6. It has been represented to me that the safeguards contained in Article XXXIII of the Convention may prove insufficient to prevent the recruiting of females nominally for ordinary pursuits but in fact for immoral purposes, and that the engagement of females should only be permitted when they accompany their husbands. There are difficulties in dealing with this matter, owing to the facts that natives of the New Hebrides have three or four wives, who are exchanged whenever it pleases the men, and that women frequently enlist in order to escape from the brutal treatment which they receive in their own villages. In these circumstances, I should be glad to learn whether you would recommend the adoption of the suggestion made to me, or whether you think it inadvisable to impose further restrictions on the recruiting of females for service within the Group. I have already instructed you to exercise the greatest care and circumspection in the administration of the Article.

7. I have also instructed you that the labour inspectors to be appointed should take care that labourers are not compelled to work unduly long hours during the day. This is especially necessary, I am informed, for the hot season. If by experience you find any difficulty in this matter, it will of course be possible to prescribe any necessary restrictions of hours as a condition of the issue of a recruiting licence. But the prevention of this kind of abuse must in practice depend more on adequate inspection and control than on formal Regulations.

8. In the 24th paragraph of my despatch of the 21st March, I expressed the desire of His Majesty's Government that there should be officers before whom natives to be employed by British subjects should be taken prior to embarkation, and that if possible there should be at least one such officer in each island.
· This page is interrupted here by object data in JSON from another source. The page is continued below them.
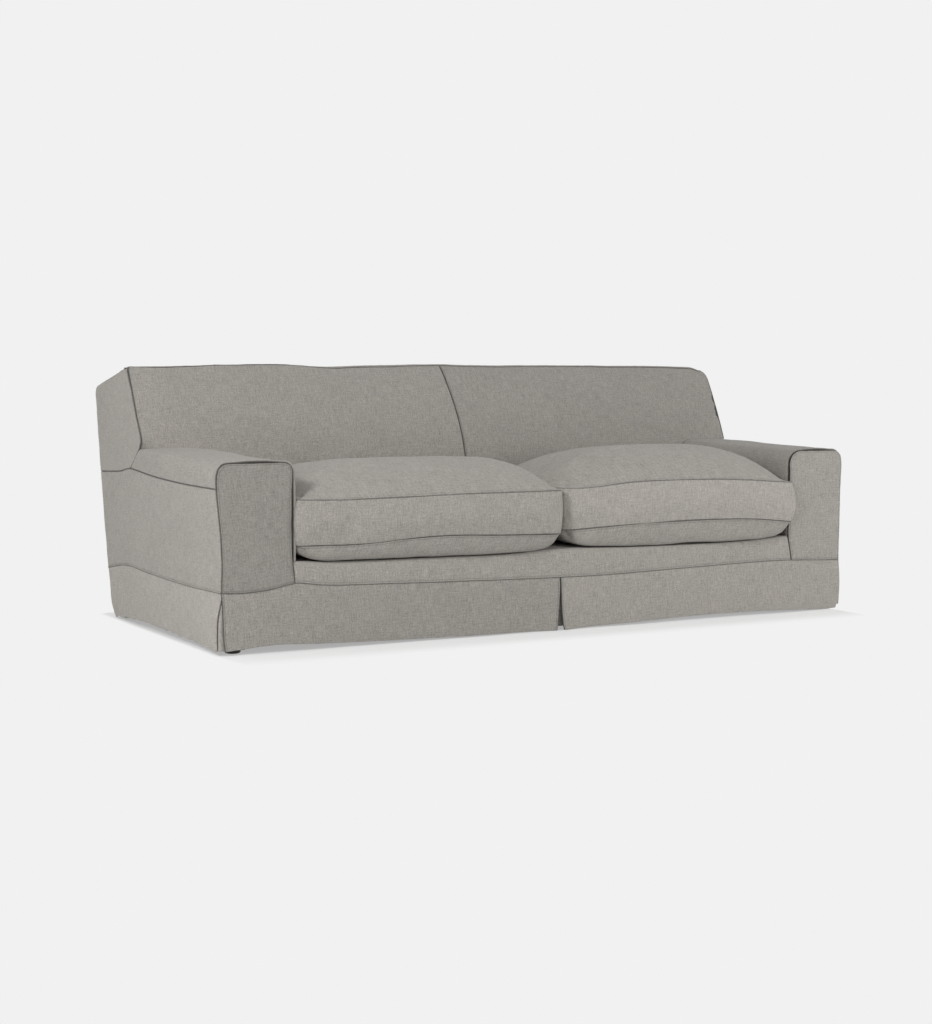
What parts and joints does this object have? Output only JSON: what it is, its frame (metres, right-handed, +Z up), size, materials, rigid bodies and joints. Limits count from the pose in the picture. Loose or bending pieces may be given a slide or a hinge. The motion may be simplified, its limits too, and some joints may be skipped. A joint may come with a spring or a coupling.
{
  "type": "slipcovered sofa",
  "caption": "Low two-seat sofa in a loose linen slipcover, with wide rounded arms, a leaning back, loose seat cushions and a pleated skirt.",
  "frame": {"origin": "on the floor, under the middle of the sofa's box", "axes": "+X towards the sitter's left as seen from the front (the viewer's right), +Y from the front to the back, +Z up"},
  "size_m": [2.3, 1.145, 0.846],
  "materials": {
    "linen": "warm grey slubbed linen, matt",
    "cushion_linen": "warm grey slubbed linen, matt",
    "foam": "cream upholstery foam",
    "frame_wood": "unfinished hardwood",
    "spring_steel": "drawn wire",
    "foot_black": "black satin lacquer",
    "webbing": "woven elastic webbing",
    "zip": "zip tape with fine teeth"
  },
  "bodies": {
    "sofa": {"front_rail": "frame_wood", "seat_back_rail": "frame_wood", "rear_rail": "frame_wood", "side_rail_left": "frame_wood", "side_rail_right": "frame_wood", "centre_rail": "frame_wood", "corner_block_front_left": "frame_wood", "corner_block_front_right": "frame_wood", "corner_block_rear_left": "frame_wood", "corner_block_rear_right": "frame_wood", "foot_front_left": "foot_black", "foot_front_right": "foot_black", "foot_rear_left": "foot_black", "foot_rear_right": "foot_black", "arm_front_board_left": "frame_wood", "arm_front_board_right": "frame_wood", "arm_top_board_left": "frame_wood", "arm_top_board_right": "frame_wood", "back_rib_left": "frame_wood", "back_rib_centre": "frame_wood", "back_rib_right": "frame_wood", "back_top_rail": "frame_wood", "back_lower_rail": "frame_wood", "back_top_board": "frame_wood", "seat_spring_unit_left": "spring_steel", "seat_spring_unit_right": "spring_steel", "spring_clip_strip_front": "spring_steel", "spring_clip_strip_rear": "spring_steel", "back_webbing_left": "webbing", "back_webbing_right": "webbing", "arm_pad_left": "foam", "arm_pad_right": "foam", "deck_pad": "foam", "back_pad": "foam", "cover_arm_top_left": "linen", "cover_arm_top_right": "linen", "cover_arm_front_left": "linen", "cover_arm_front_right": "linen", "cover_side_left": "linen", "cover_side_right": "linen", "cover_back_front_left": "linen", "cover_back_front_right": "linen", "cover_back_side_left": "linen", "cover_back_side_right": "linen", "cover_back_top": "linen", "cover_back_rear": "linen", "cover_front_band": "linen", "cover_deck": "linen", "skirt_front_left": "linen", "skirt_front_right": "linen", "skirt_side_left": "linen", "skirt_side_right": "linen", "skirt_rear": "linen", "pleat_backing_centre": "linen"},
    "seat_cushion_left": {"seat_cushion_left_cover": "cushion_linen", "seat_cushion_left_core": "foam", "seat_cushion_left_zip": "zip"},
    "seat_cushion_right": {"seat_cushion_right_cover": "cushion_linen", "seat_cushion_right_core": "foam", "seat_cushion_right_zip": "zip"}
  },
  "joints": [
    {"name": "lift_left_cushion", "type": "slide", "parent": "sofa", "child": "seat_cushion_left", "axis": [0, 0, 1], "range_m": [0, 0.35]},
    {"name": "lift_right_cushion", "type": "slide", "parent": "sofa", "child": "seat_cushion_right", "axis": [0, 0, 1], "range_m": [0, 0.35]}
  ]
}
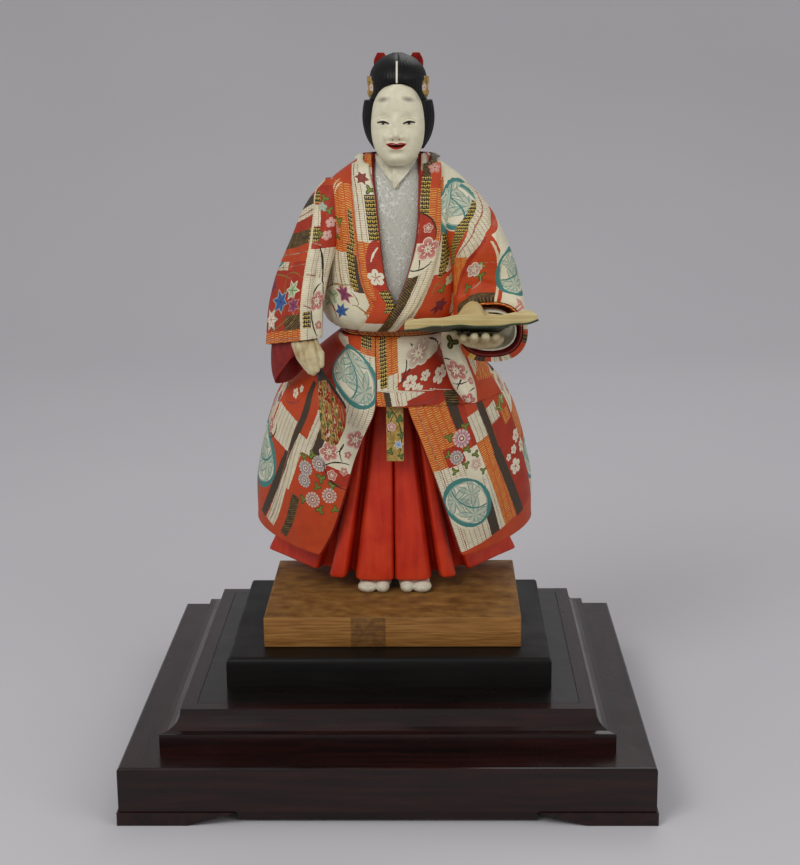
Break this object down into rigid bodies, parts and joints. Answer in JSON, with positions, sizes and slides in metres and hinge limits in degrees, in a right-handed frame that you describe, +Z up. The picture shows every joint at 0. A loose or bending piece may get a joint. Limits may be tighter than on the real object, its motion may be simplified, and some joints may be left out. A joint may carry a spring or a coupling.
{
  "type": "noh doll",
  "caption": "Standing noh theatre figure of carved and painted wood, holding an open book and a folded fan, on a lacquered plinth and a tiered stand with bracket feet.",
  "frame": {"origin": "centre of the stand's footprint on the ground", "axes": "+Z is up, the figure faces -Y, +X is towards the figure's left hand (the viewer's right)"},
  "size_m": [0.29, 0.271, 0.4024],
  "materials": {
    "band_paint": "gold and white with a flower",
    "bare_wood": "chiselled, ochre stain, worn",
    "brass": "dull",
    "collar_paint": "painted brocade bands, raised gold lines",
    "cord_paint": "red-brown paint",
    "cover_paint": "dark green paint",
    "fan_lacquer": "black lacquer",
    "fan_leaf_paint": "gold leaf with green and red painting",
    "gold_paint": "gold paint with green leaves",
    "hair_lacquer": "black, satin, fine combed lines",
    "lining_paint": "crimson paint, matt",
    "page_paint": "cream paint, matt",
    "peg_wood": "bare wood",
    "plinth_lacquer": "black lacquer, satin",
    "ribbon_paint": "red paint",
    "robe_paint": "painted brocade, orange ground with flowers and gold lines",
    "scarlet_paint": "scarlet paint, matt",
    "silver_paint": "white paint with silver raised pattern",
    "skin_paint": "polished shell paint, satin",
    "stand_lacquer": "dark red-brown lacquer, glossy",
    "white_paint": "white shell paint, matt"
  },
  "bodies": {
    "stand": {"stand_rail_front": "stand_lacquer", "stand_apron_front": "stand_lacquer", "stand_moulding_front": "stand_lacquer", "stand_rail_right": "stand_lacquer", "stand_apron_right": "stand_lacquer", "stand_moulding_right": "stand_lacquer", "stand_rail_back": "stand_lacquer", "stand_apron_back": "stand_lacquer", "stand_moulding_back": "stand_lacquer", "stand_rail_left": "stand_lacquer", "stand_apron_left": "stand_lacquer", "stand_moulding_left": "stand_lacquer", "stand_foot_front_right": "stand_lacquer", "stand_foot_front_left": "stand_lacquer", "stand_foot_back_left": "stand_lacquer", "stand_foot_back_right": "stand_lacquer", "stand_deck": "stand_lacquer", "stand_top_panel": "stand_lacquer"},
    "plinth": {"plinth": "plinth_lacquer"},
    "figure": {"base_block": "bare_wood", "tabi_right": "white_paint", "foot_dowel_right": "peg_wood", "tabi_left": "white_paint", "foot_dowel_left": "peg_wood", "hakama_right": "scarlet_paint", "hakama_left": "scarlet_paint", "robe_skirt_right": "robe_paint", "robe_skirt_left": "robe_paint", "inner_robe": "silver_paint", "undercollar_right": "silver_paint", "undercollar_left": "silver_paint", "robe_body_right": "robe_paint", "robe_collar_right": "collar_paint", "robe_body_left": "robe_paint", "robe_collar_left": "collar_paint", "waist_cord": "cord_paint", "sash_end": "gold_paint", "robe_sleeve_right": "robe_paint", "sleeve_lining_right": "lining_paint", "robe_sleeve_left": "robe_paint", "sleeve_lining_left": "lining_paint", "cuff_left": "silver_paint", "hand_right": "skin_paint", "hand_left": "skin_paint"},
    "peg": {"neck_peg": "peg_wood"},
    "head": {"head_core": "skin_paint", "mask": "skin_paint", "hair_crown": "hair_lacquer", "hair_back": "hair_lacquer", "hair_tail": "hair_lacquer", "hair_band": "band_paint", "band_knot": "ribbon_paint", "ribbon_bow": "ribbon_paint"},
    "fan": {"fan_slats": "fan_lacquer", "fan_rivet": "brass", "fan_leaf": "fan_leaf_paint"},
    "book": {"book_pages": "page_paint", "book_cover": "cover_paint"}
  },
  "joints": [
    {"name": "plinth_lift", "type": "slide", "parent": "stand", "child": "plinth", "axis": [0, 0, 1], "range_m": [0, 0.03]},
    {"name": "figure_lift", "type": "slide", "parent": "plinth", "child": "figure", "axis": [0, 0, 1], "range_m": [0, 0.03]},
    {"name": "head_lift", "type": "slide", "parent": "figure", "child": "peg", "axis": [0, 0, 1], "range_m": [0, 0.03]},
    {"name": "head_turn", "type": "hinge", "parent": "peg", "child": "head", "pos_m": [0.0066, 0.009, 0.34], "axis": [0, 0, 1], "range_deg": [-8, 8]},
    {"name": "fan_draw", "type": "slide", "parent": "figure", "child": "fan", "axis": [0.219, -0.301, -0.9281], "range_m": [0, 0.015]},
    {"name": "book_lift", "type": "slide", "parent": "figure", "child": "book", "axis": [0, -0.5, 0.866], "range_m": [0, 0.025]}
  ]
}
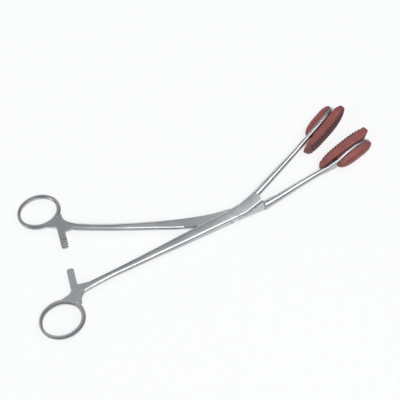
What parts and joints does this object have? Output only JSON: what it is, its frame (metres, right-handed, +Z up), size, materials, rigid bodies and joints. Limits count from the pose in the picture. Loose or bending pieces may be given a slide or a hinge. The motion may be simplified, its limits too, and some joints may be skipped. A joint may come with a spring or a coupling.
{
  "type": "uterine forceps",
  "caption": "Ring-handled holding forceps with a box lock, a ratchet and windowed jaws that carry ribbed rubber pads.",
  "frame": {"origin": "middle of the underside, below the centre of the whole as it lies open", "axes": "+X along the middle line between the two handles towards the jaws, +Y towards the male handle, +Z up along the lock pin, which is the shortest way through"},
  "size_m": [0.2652, 0.1186, 0.013],
  "materials": {
    "steel": "satin",
    "rubber": "matt"
  },
  "bodies": {
    "female": {"female_arm": "steel", "lock_pin": "steel", "female_jaw_pad": "rubber"},
    "male": {"male_arm": "steel", "male_jaw_pad": "rubber"}
  },
  "joints": [
    {"name": "box_lock", "type": "hinge", "parent": "female", "child": "male", "pos_m": [0.01672, -0.00797, 0.0065], "axis": [0, 0, -1], "range_deg": [-5, 40]}
  ]
}
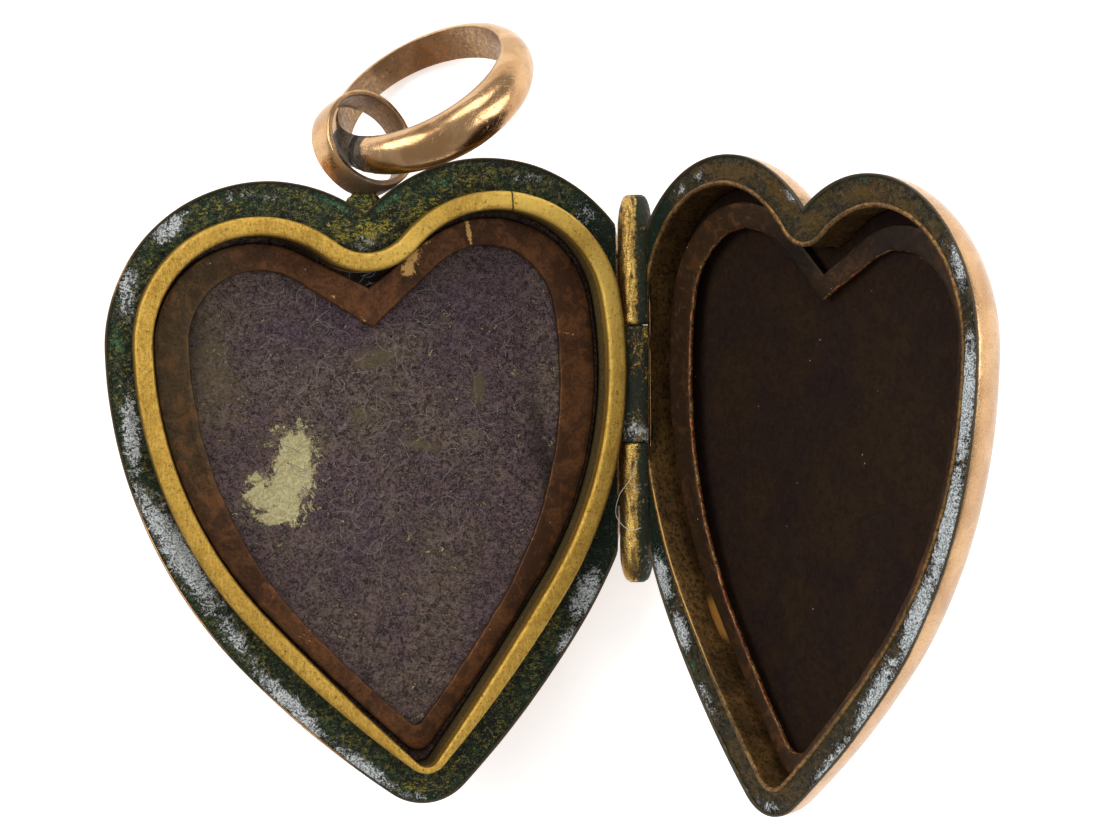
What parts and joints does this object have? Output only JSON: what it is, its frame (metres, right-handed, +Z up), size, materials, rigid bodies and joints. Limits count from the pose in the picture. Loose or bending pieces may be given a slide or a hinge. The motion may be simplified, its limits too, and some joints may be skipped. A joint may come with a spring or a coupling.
{
  "type": "locket",
  "caption": "Antique heart locket lying open: puffed hinged halves with raised snap bezel, felt-lined wells, loose copper picture frames, fixed loop and tapered bail ring.",
  "frame": {"origin": "middle of the whole open locket's box, on the surface it lies on", "axes": "+X across the open halves from the back half to the front cover, +Y along the hinge towards the bail, +Z up"},
  "size_m": [0.0344, 0.0312, 0.0201],
  "materials": {
    "rose_gold": "polished rose gold, worn",
    "tarnished_plate": "gold sheet under green verdigris and white bloom",
    "yellow_gold": "matt yellow gold",
    "gilt_sheet": "dull gilt",
    "brown_gold": "browned gold",
    "copper": "tarnished brown copper",
    "felt": "worn purple-grey felt",
    "solder": "grey solder",
    "hinge_gold": "grimy gold with verdigris",
    "steel": "plain wire"
  },
  "bodies": {
    "back": {"back_shell": "rose_gold", "back_rim_plate": "tarnished_plate", "snap_bezel": "yellow_gold", "back_well_floor": "gilt_sheet", "back_lining": "felt", "back_photo_frame": "copper", "fixed_loop": "rose_gold", "loop_solder": "solder", "middle_knuckle": "hinge_gold"},
    "front": {"front_shell": "rose_gold", "front_rim_plate": "tarnished_plate", "front_well_wall": "brown_gold", "front_well_floor": "gilt_sheet", "front_lining": "felt", "front_photo_frame": "copper", "upper_knuckle": "hinge_gold", "lower_knuckle": "hinge_gold", "hinge_pin": "steel"},
    "bail": {"bail_ring": "rose_gold", "bail_solder": "solder"}
  },
  "joints": [
    {"name": "case_hinge", "type": "hinge", "parent": "back", "child": "front", "pos_m": [0.00382, -0.00041, 0.00246], "axis": [0, -1, 0], "range_deg": [-55, 112.4]},
    {"name": "bail_swing", "type": "hinge", "parent": "back", "child": "bail", "pos_m": [-0.00767, 0.01049, 0.00462], "axis": [0.4404, -0.3245, 0.8371], "range_deg": [0, 35]}
  ]
}
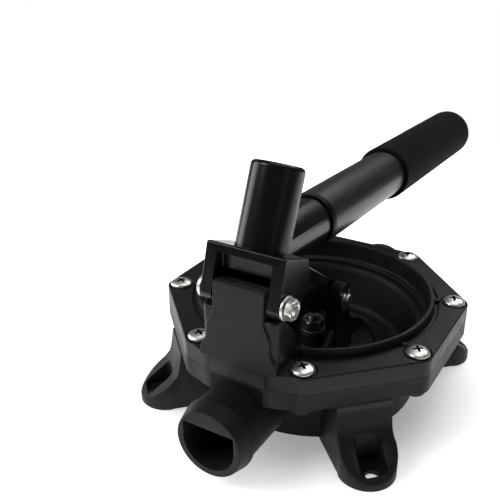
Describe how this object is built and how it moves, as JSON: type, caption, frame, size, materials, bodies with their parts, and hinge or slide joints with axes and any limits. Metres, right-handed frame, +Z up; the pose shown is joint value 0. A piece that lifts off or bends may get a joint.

These officers will of course take the utmost care to see that the rates of wages specified in the contracts of service are fair and reasonable, having regard to the rates current in the New Hebrides.

9. If it is impracticable to take newly recruited labourers before these officers prior to embarkation on the recruiting vessel, this should at least be done before the vessel leaves the island where the labourers are recruited.

10. I shall be glad if you will favour me with your views and those of the Resident Commissioner on the question of the conditions which are to govern the liability of employers to return labourers to their homes (if the latter desire to be returned) upon the expiration of their indentures. It would seem reasonable to fix a period within which the labourer must exercise his right after the termination of his indenture, and to require the employer to deposit with the Government a sum sufficient to cover the expense of the labourer's ultimate return, unless the latter is returned to his home by the employer immediately after the expiration of the contract.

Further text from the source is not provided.